More outdoor facilities for activities such as baseball, along with indoor venues such as a running/walking track and a climbing wall, are cited as “unmet needs” in Mount Airy in a recreation master plan unveiled Friday.
The 159-page document also recommends improvements to Reeves Community Center, and suggests the conversion of Westwood Park from a community to a “district” facility that would include greatly enlarging the park.
Two other recommendations include an “identified opportunity” to develop a mini-park in downtown Mount Airy in the block housing the U.S. Postal Service, of which the city government now owns a portion along Cherry Street.
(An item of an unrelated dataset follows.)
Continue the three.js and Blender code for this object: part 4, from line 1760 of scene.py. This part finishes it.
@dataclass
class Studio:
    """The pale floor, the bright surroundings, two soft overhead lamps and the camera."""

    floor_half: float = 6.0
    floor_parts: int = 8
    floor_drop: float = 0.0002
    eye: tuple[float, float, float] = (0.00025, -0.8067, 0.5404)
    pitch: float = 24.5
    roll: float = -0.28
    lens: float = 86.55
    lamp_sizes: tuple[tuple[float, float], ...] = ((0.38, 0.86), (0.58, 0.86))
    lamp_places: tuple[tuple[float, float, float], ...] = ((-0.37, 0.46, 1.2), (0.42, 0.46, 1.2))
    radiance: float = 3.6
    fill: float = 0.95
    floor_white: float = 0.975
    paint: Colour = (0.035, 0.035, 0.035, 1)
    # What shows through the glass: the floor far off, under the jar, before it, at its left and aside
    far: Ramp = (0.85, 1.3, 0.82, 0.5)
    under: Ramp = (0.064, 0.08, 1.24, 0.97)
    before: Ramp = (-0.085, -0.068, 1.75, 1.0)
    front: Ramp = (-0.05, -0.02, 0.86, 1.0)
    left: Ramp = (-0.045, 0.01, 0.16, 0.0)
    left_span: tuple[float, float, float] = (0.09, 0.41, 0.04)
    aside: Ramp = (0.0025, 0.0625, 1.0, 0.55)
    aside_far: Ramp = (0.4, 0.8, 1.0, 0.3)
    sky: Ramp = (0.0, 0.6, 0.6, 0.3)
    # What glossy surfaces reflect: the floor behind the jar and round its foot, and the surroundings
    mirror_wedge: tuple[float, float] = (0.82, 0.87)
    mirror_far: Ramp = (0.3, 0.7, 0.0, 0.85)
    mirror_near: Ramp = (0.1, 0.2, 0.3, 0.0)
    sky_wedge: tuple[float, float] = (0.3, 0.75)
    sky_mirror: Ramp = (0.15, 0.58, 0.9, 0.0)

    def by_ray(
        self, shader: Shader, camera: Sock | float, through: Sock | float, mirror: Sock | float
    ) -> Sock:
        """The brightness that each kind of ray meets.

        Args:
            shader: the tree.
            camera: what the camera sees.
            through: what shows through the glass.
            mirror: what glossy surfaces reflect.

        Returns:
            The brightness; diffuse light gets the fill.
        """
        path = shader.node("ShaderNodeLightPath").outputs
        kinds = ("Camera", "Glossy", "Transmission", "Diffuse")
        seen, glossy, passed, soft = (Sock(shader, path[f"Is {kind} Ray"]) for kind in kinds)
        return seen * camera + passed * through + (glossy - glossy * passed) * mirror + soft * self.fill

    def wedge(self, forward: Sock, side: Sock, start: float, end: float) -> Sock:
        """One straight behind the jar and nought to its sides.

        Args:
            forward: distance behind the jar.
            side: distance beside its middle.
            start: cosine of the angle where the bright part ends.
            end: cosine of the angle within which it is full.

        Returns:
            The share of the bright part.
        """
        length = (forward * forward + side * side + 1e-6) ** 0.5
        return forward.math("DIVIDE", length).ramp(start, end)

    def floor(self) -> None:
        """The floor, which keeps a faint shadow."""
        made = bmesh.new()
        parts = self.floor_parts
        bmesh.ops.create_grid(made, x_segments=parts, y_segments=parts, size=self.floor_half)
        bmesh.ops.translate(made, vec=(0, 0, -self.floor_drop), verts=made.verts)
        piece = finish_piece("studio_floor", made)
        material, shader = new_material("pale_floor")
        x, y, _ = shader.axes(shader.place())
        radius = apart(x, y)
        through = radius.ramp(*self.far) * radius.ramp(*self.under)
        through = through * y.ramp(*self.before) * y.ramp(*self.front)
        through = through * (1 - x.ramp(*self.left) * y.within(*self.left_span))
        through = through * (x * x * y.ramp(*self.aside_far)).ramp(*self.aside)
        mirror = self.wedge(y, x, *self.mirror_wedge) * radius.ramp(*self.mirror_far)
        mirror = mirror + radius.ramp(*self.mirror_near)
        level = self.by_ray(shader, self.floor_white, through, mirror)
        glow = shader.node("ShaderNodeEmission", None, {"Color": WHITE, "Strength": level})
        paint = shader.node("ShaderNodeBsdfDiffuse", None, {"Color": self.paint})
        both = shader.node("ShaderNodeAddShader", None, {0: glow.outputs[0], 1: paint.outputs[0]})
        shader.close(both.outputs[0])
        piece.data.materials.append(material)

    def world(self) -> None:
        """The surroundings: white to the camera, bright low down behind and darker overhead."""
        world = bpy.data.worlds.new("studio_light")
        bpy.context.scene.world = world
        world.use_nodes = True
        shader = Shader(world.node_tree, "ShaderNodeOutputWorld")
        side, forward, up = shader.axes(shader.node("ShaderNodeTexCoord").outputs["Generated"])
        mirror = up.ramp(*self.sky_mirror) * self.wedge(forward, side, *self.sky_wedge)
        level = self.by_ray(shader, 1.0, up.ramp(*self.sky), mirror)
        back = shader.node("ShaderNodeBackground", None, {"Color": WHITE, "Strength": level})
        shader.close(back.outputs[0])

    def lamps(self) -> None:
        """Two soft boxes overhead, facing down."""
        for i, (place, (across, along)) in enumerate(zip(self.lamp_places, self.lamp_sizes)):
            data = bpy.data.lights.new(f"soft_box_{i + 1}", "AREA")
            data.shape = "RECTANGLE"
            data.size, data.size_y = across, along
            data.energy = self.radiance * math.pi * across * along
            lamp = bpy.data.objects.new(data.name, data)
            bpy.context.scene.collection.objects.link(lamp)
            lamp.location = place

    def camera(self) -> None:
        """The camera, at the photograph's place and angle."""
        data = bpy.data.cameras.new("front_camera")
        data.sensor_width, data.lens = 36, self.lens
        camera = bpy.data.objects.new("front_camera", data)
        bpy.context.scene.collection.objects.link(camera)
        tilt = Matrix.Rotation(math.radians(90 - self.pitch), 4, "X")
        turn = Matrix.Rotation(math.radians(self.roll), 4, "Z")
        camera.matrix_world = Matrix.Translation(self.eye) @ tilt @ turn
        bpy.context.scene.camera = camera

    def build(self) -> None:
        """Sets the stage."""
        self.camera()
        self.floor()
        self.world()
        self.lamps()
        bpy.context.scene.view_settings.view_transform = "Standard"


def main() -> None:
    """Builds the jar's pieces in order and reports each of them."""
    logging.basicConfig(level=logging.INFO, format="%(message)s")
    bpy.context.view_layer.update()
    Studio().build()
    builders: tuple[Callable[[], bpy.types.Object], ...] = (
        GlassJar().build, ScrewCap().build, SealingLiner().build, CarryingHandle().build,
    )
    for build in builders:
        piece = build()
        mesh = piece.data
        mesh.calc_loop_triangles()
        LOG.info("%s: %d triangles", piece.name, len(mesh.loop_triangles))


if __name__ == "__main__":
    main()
That would allow the site to be an urban center to anchor community festivals and other events sponsored by the city, according to the new study.
The master plan further recommends that Veterans Memorial Park on West Lebanon Street be studied for possible acquisition or lease for a city-operated community park. It notes that this would require site improvements there for parking, lighting and athletic fields as well as making the park universally accessible and upgrades to playground equipment, picnic shelters and restrooms.
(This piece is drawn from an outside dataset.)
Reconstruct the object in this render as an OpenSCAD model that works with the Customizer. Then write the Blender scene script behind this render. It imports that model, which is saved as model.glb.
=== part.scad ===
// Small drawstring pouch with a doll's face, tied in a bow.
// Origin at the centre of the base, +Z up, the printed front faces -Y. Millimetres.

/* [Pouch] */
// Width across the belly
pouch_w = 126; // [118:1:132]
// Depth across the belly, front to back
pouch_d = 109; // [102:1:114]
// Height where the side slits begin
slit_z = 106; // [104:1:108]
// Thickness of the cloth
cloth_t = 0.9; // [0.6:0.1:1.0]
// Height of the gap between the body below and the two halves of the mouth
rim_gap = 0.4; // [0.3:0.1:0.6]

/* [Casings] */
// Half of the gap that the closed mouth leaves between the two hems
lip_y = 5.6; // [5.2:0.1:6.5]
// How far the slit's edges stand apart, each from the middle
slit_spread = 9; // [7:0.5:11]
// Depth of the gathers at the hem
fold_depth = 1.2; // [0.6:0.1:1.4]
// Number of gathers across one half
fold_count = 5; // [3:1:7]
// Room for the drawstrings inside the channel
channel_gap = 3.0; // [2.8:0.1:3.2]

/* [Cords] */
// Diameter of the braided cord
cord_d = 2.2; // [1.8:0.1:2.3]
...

Along with running/walking, indoor facilities for soccer and tennis are needed, according to the study.
More recreational opportunities being available during evening hours is another need identified in the master plan.
It also states that additional resources will be needed in the future to serve the specific recreational needs of the city’s aging population, along with more employees in its parks and recreation operation.
District Park Proposal
About 50 to 100 acres would be needed for the district park mentioned in the study, which is also tied to a proposed indoor recreation center/sports complex sought for Mount Airy, according to plan documents.
They state that the city owns undeveloped land adjoining the boundaries of Westwood Park which could be used for an expansion.
But while Westwood Park should be given first consideration for that project, other city-owned parcels also should be eyed, the master plan recommends.
It calls for the commissioning of a feasibility study for such a complex.
Financing availability will be a key in bringing these and other projects to fruition, the master plan acknowledges.
Among the possible revenue sources it lists are the creation of an annual “household fee,” the development of public-private partnerships for park facilities, participation fees, increased municipal funding, parks and recreation bonds and a room occupancy tax to support recreation.
The expense of developing the district park, for example, will require creative financing to bring the project to fruition, study documents state.
Citizens Can Review Plan
The Mount Airy Board of Commissioners voted last August to spend $35,000 to have W.K. Dickson & Co., a Raleigh consulting firm, update an existing recreation master plan that was then 10 years old and considered outdated.
It is expected to guide the municipality’s recreational future for the next 10 years. Officials have said the cost of the updated plan should pay for itself, since having it in hand will enhance Mount Airy’s chances of receiving grant funding for improvements targeted.
The new plan was developed in recent months through a process that included members of the consulting firm holding a series of meetings last year to gain public input as well as compiling results of a survey on community recreation desires.
Citizens have a chance to review the document Tuesday from 3 to 6 p.m. in the downstairs conference room at the Municipal Building.
Representatives from W.K. Dickson & Co. and members of the city recreation staff will be available to answer questions and receive feedback.
“The public is encouraged to attend and may drop in at any time between 3 p.m. and 6 pm. next Tuesday,” according to city Parks and Recreation Director Catrina Alexander.
Suggestions made are expected be incorporated into final master plan documents to be presented to the city commissioners in September.